Well, we'd better go and brave the floods ...
Categories: personal, holiday, vacation, maine, travel, mdi, mountdesertisland, acadia, barharbor, jordanpond, hiking, weather, globalwarming, monsoons, autumn, foliage, newengland, byjjmg
1 Comments:
Track with co.mmentsI hope you are managing to keep your heads above water. I just discovered your blog and would hate to lose you so early in the game.
It seems that we share a few interests, beginning with books. "Antiquarian" titles are usually too rich for my purse these days, but I do find it hard to pass a bookstore of any kind without at least stopping in for a look.
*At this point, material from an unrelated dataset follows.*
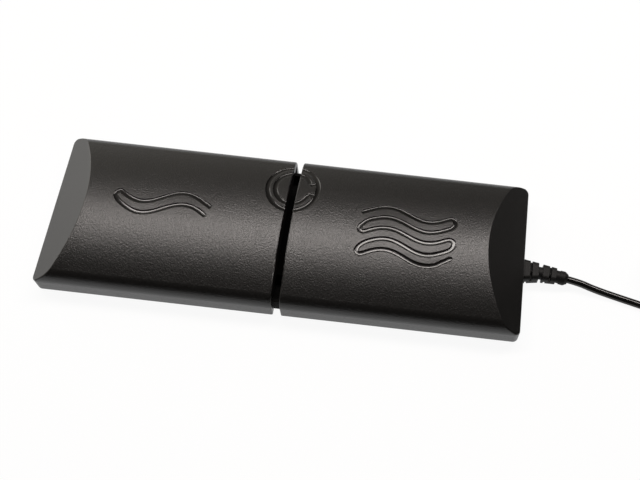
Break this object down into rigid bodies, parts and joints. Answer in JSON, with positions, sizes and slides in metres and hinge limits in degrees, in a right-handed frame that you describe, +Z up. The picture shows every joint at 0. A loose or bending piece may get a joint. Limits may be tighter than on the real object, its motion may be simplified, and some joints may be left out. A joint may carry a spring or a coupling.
{
  "type": "foot pedal switch",
  "caption": "Low foot switch bar with two arched pedals hinged at their outer ends over a tray with microswitches, with a strain-relieved cord and plug.",
  "frame": {"origin": "on the floor under the middle of the bar", "axes": "+X along the bar towards the cord, +Y to the back, away from the user, +Z up"},
  "size_m": [0.4926, 0.096, 0.0305],
  "materials": {
    "pedal_plastic": "fine-grained moulded plastic, black, satin",
    "tray_plastic": "moulded plastic, black",
    "rubber": "soft black rubber",
    "steel": "ground steel pins",
    "spring_steel": "drawn spring wire",
    "switch_case": "glass-filled plastic, black",
    "switch_plunger": "red plastic",
    "tinned_brass": "tinned solder pins",
    "board": "green solder mask",
    "chip": "moulded chip package",
    "components": "ceramic and metal-cased components",
    "screw_steel": "zinc-plated screws",
    "header": "natural nylon",
    "wire": "coloured insulation",
    "cord": "smooth black jacket",
    "relief": "soft moulded black plastic",
    "tie": "black hook-and-loop band",
    "grip": "soft-touch black plastic",
    "shell": "nickel-plated sheet",
    "tongue": "white insulator",
    "gold": "gold-plated contacts"
  },
  "bodies": {
    "base": {"base_tray": "tray_plastic", "rubber_feet": "rubber", "bump_stops": "rubber", "left_hinge_pins": "steel", "right_hinge_pins": "steel", "left_return_springs": "spring_steel", "right_return_springs": "spring_steel", "left_switch_body": "switch_case", "right_switch_body": "switch_case", "switch_terminals": "tinned_brass", "circuit_board": "board", "controller_chip": "chip", "board_components": "components", "board_cover": "tray_plastic", "board_screws": "screw_steel", "cable_header": "header", "cable_wires": "wire", "cable_inside": "cord", "cable_clamp": "tray_plastic", "clamp_screws": "screw_steel", "strain_relief": "relief", "cord_lead": "cord", "cord_coil": "cord", "cord_tail": "cord", "cable_tie": "tie", "plug_grip": "grip", "plug_shell": "shell", "plug_tongue": "tongue", "plug_contacts": "gold"},
    "left_pedal": {"left_pedal": "pedal_plastic"},
    "right_pedal": {"right_pedal": "pedal_plastic"},
    "left_lever": {"left_switch_lever": "spring_steel"},
    "right_lever": {"right_switch_lever": "spring_steel"},
    "left_plunger": {"left_switch_plunger": "switch_plunger"},
    "right_plunger": {"right_switch_plunger": "switch_plunger"}
  },
  "joints": [
    {"name": "left_pedal_hinge", "type": "hinge", "parent": "base", "child": "left_pedal", "pos_m": [-0.126, 0, 0.009], "axis": [0, 1, 0], "range_deg": [0, 1.6], "stiffness_Nm_per_rad": 20, "springref_deg": -1.72, "deforming": ["left_return_springs"]},
    {"name": "right_pedal_hinge", "type": "hinge", "parent": "base", "child": "right_pedal", "pos_m": [0.126, 0, 0.009], "axis": [0, -1, 0], "range_deg": [0, 1.6], "stiffness_Nm_per_rad": 20, "springref_deg": -1.72, "deforming": ["right_return_springs"]},
    {"name": "left_lever_pivot", "type": "hinge", "parent": "base", "child": "left_lever", "pos_m": [-0.012, 0, 0.019], "axis": [0, -1, 0], "range_deg": [0, 9.8]},
    {"name": "left_plunger_slide", "type": "slide", "parent": "base", "child": "left_plunger", "axis": [0, 0, -1], "range_m": [0, 0.00086]},
    {"name": "right_lever_pivot", "type": "hinge", "parent": "base", "child": "right_lever", "pos_m": [0.012, 0, 0.019], "axis": [0, 1, 0], "range_deg": [0, 9.8]},
    {"name": "right_plunger_slide", "type": "slide", "parent": "base", "child": "right_plunger", "axis": [0, 0, -1], "range_m": [0, 0.00086]}
  ],
  "couplings": [
    {"joint": "left_lever_pivot", "follows": "left_pedal_hinge", "ratio": 6.1189},
    {"joint": "left_plunger_slide", "follows": "left_pedal_hinge", "m_per_rad": 0.030766},
    {"joint": "right_lever_pivot", "follows": "right_pedal_hinge", "ratio": 6.1189},
    {"joint": "right_plunger_slide", "follows": "right_pedal_hinge", "m_per_rad": 0.030766}
  ]
}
I, too, watched the moonlanding from a home away from home in New England. My wife and I had rented a tiny camp on Squam Lake for a couple of weeks that summer. We were packed in there with three kids and a couple of dogs, and every time I got up for a beer or a pee I whacked my head on one of the rustic, but low-slung rafters. Caught up with me years later in the form of a chronic subdural hematoma, but at the time it seemed to add to the fun.
We were summer Mainiacs for many years, too, but our retreat was usually a borrowed camp on Lake Richardson (otherwise know as Mollychunkamunk (sp?). Been to Bar Harbor just once, and that was as a side trip from Ellsworth, our true port of call. Attended an AA meeting there, however, and remember it well for having been chaired by a then-prominent television celebrity whose yacht was anchored in Bar Harbor.